The Creative Mysteries of the Frog

By Professor Woong Sang Lee
Vice President, Korean Association of Creation Research
Dean of Chaplain's Office, Myongji University, Seoul

A frog is a typical batrachian, which can live on land as well as in water. In fact, frogs like to spend a lot of time in water. However, some frogs can also live in the desert where it is not easy to live because water is scarce. Some scientists have their doubts about them. Such a frog is the Rheobatrachus silus that lives in the desert in Australia. Usually they must have water to survive. They lay eggs in water and the eggs hatch into polliwogs. Then, how can they survive in the dry desert without a drop of water? This is one of the mysteries of God's creation.

When the weather is hot and dry for a long time, Rheobatrachus silus dig a hole 30 centimeters deep, twice as deep as their body and get into the hole. As its name indicates, this frog tries to reserve as much moisture in its body as possible. So it inhales moist air through its nose and makes his body bulge to prevent loss of moisture. They start to hibernate in this condition.

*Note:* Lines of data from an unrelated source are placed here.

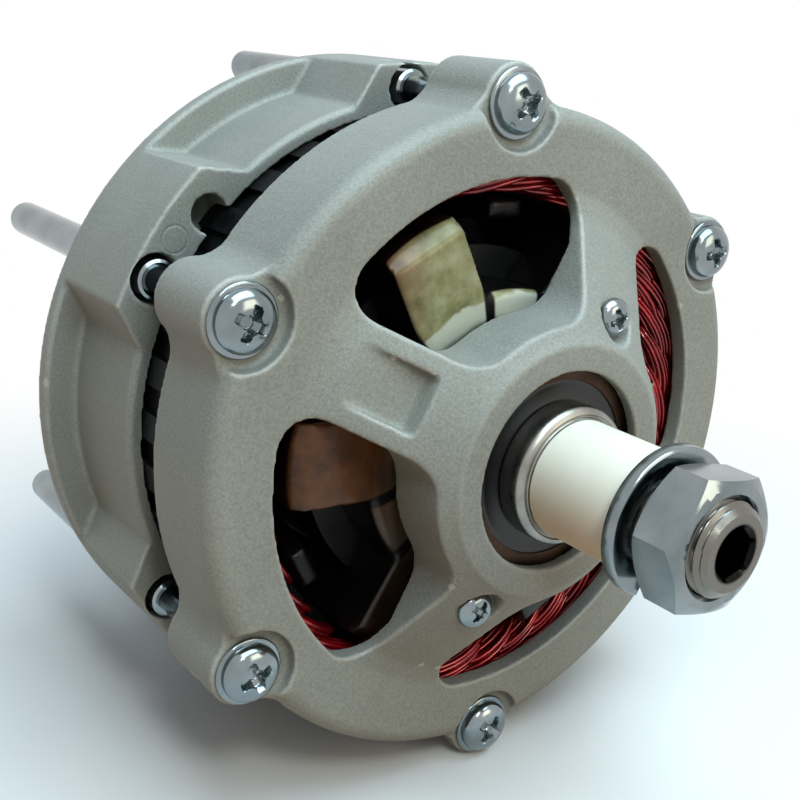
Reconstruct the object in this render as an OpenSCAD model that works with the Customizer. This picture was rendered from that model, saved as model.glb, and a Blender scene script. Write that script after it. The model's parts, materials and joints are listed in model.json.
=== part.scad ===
// Claw-pole alternator with a bare drive end, through bolts and long rear studs.
// Sizes are millimetres. The origin is on the shaft axis, in the rear face of the mounting flange.
// The drive end of the shaft points along -Y and +Z is up.

/* [Front bracket] */
// Thickness of the front bracket's wall round the core
front_wall_t = 4.5; // [3.5:0.1:6]
// Length of the front bracket's side wall
front_wall_len = 19.8; // [18.5:0.1:22]
// Radius of the rounding round the front rim
rim_round = 3.4; // [1:0.1:4]
// Distance the hub stands out in front of the rim
hub_rise = 16; // [14:0.1:18]
// Wall of the hub round the front bearing
hub_wall = 4.4; // [3.5:0.1:6]
// Distance from a window's outer edge in to the spoke's foot
spoke_foot = 3; // [1:0.1:5]
// Width of one spoke
spoke_w = 18; // [14:0.5:22]
// Width of the rim outside the air windows
rim_w = 12.5; // [10:0.1:15]
// Distance from the hub's front ring out to the windows
window_gap = 2.1; // [1:0.1:5]
// Corner radius of a window at the rim
window_corner = 6; // [2:0.1:7]
// Corner radius of a window at the hub
window_fillet = 8; // [2:0.1:9]
// Thickness of the rim's front wall
rim_wall = 4; // [3:0.1:4.4]
// Radius of a bolt ear
ear_r = 7; // [6.8:0.1:8.5]
// Radius of the hollow blend between an ear and the wall
ear_blend = 9; // [5:0.1:14]
// Depth of the spot face under a bolt head
spot_depth = 2.5; // [1:0.1:4]
// Radius of the spot face under a bolt head
spot_r = 8.2; // [7:0.1:9]
// Width of the pocket in a plain spoke
pocket_w = 10.5; // [6:0.1:12]
// Radius at which the pocket's steep end stands
pocket_r = 31; // [29:0.1:34]
// Length of the pocket along the spoke
pocket_len = 12; // [6:0.1:14]

/* [Rear bracket] */
// Length of the rear bracket in front of the flange's rear face
rear_wall_len = 27.5; // [24:0.1:32]
// Visible gap between the two brackets
gap_len = 13.5; // [10:0.1:17]
// Thickness of the rear bracket's wall round the core
rear_wall_t = 3.2; // [2.6:0.1:4.5]
// Width of the mounting flange outside the wall
flange_w = 6.3; // [5.6:0.1:9]
// Thickness of the mounting flange
flange_t = 4; // [3.6:0.1:6]
// Half angle of a boss at the flange radius
boss_half = 5.5; // [4.5:0.1:8]
// Extra angle over which the boss flank slopes down
boss_flank = 6; // [3:0.1:8]
// Extra angle of the one wide boss
wide_boss = 12; // [8:0.5:16]
// Radius of the round notch in the wide boss
notch_r = 3.5; // [2:0.1:4]
// Outside radius of the rear cup
cup_r = 52; // [50.5:0.1:55]
// Wall of the rear cup
cup_wall = 3.5; // [2.5:0.1:4]
// Depth of the rear cup behind the flange
cup_depth = 24.5; // [24:0.1:30]
// Distance the rear hub stands out behind the cup
rear_hub_out = 2.5; // [1:0.1:3]
// Wall of the rear hub round the bearing sleeve
rear_hub_wall = 4.5; // [3:0.1:5]
// Width of one vent slot
vent_w = 5; // [3:0.1:6]
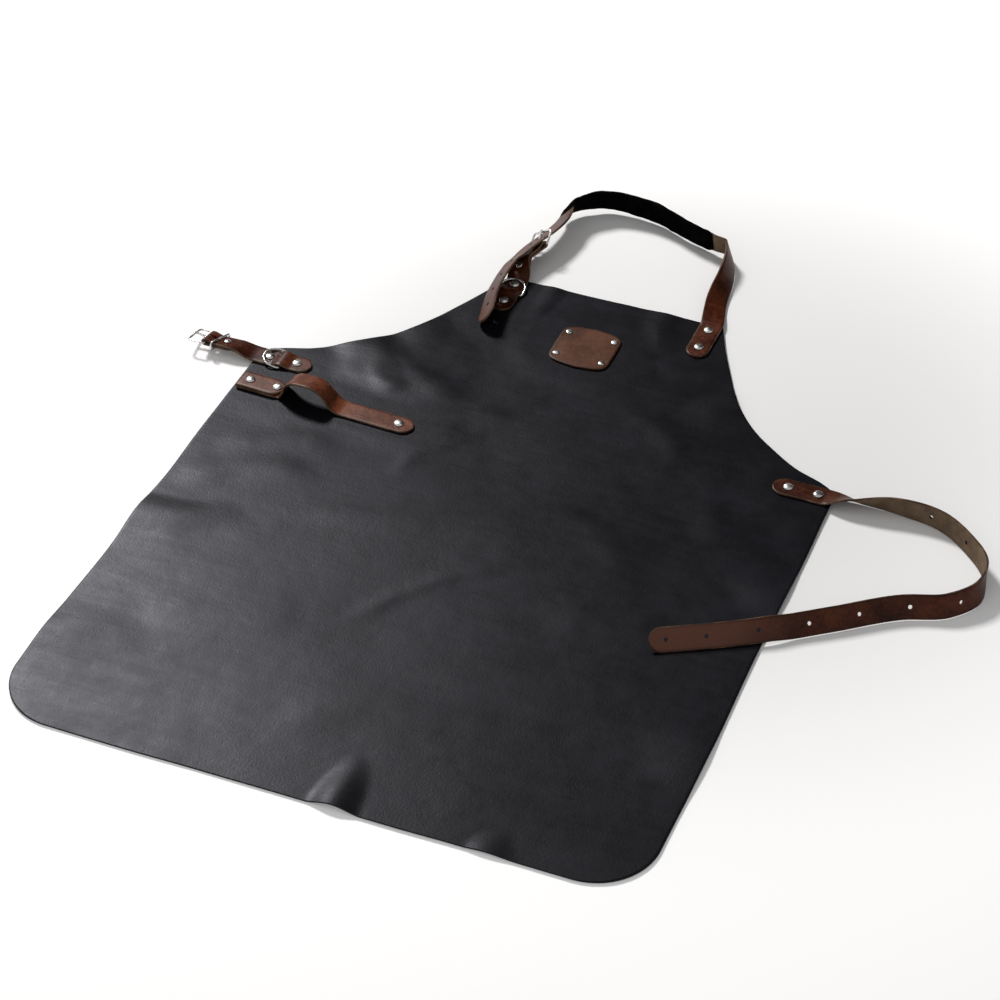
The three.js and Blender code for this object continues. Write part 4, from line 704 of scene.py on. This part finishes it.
def profile_piece(name, profile, frame_at, smooth_side, flesh_side, cuts, shear=None):
    centres = np.array([moved(frame_at(r), 0, 0, h)[0] for r, h in profile])
    across = np.array([frame_at(r)[2] for r, _ in profile])
    runs = np.concatenate([[0], np.cumsum(np.linalg.norm(np.diff(profile, axis=0), axis=1))])
    along = np.zeros_like(centres)
    along[1:-1] = centres[2:] - centres[:-2]
    along[0], along[-1] = centres[1] - centres[0], centres[-1] - centres[-2]
    if shear is not None:
        across = unit(across + UP * shear[:, None])
    face = unit(np.cross(across, unit(along)))
    halves = end_half(np.minimum(runs, runs[-1] - runs))
    strap_piece(name, centres, across, face, halves, smooth_side, flesh_side, cuts)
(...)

Rheobatrachus silus save their body energy by lowering their pulse rate and their breathing. Then they wait for the rain to come. Sometimes they are in hibernation for several years. However, as soon as they get up and go out of the hole, they catch food to get nutrition. When puddles become full of water, they lay eggs and incubate into polliwogs, and they grow into frogs quickly. They prepare for the next dry season. When the puddle is dry, the little frogs get into the hole with their mother until it rains.

Evolutionists believe that amphibia, including Rheobatrachus silus, evolved from fish. Therefore, they insist that amphibia can live not only on land like animals, but also live in the water like fish. If this were true, then how can Rheobatrachus silus develop and be able to live in the desert without water where fish and the normal frog cannot live? Rheobatrachus silus should be exterminated before they develop into a normal frog. For a long time, Coelacanth has been known as a transitional fossil between a fish and a frog, but there was no trace of evolution in the fossil when compared with the bones of similar fish caught by a trawler captain in 1938.

Therefore, we can support the position that all things were created to be in their particular place.

"So God created the great creatures of the sea and every living and moving thing with which the water teems, according to their kinds, and every winged bird according to its kind. And God saw that it was good" (Genesis 1:21, NIV).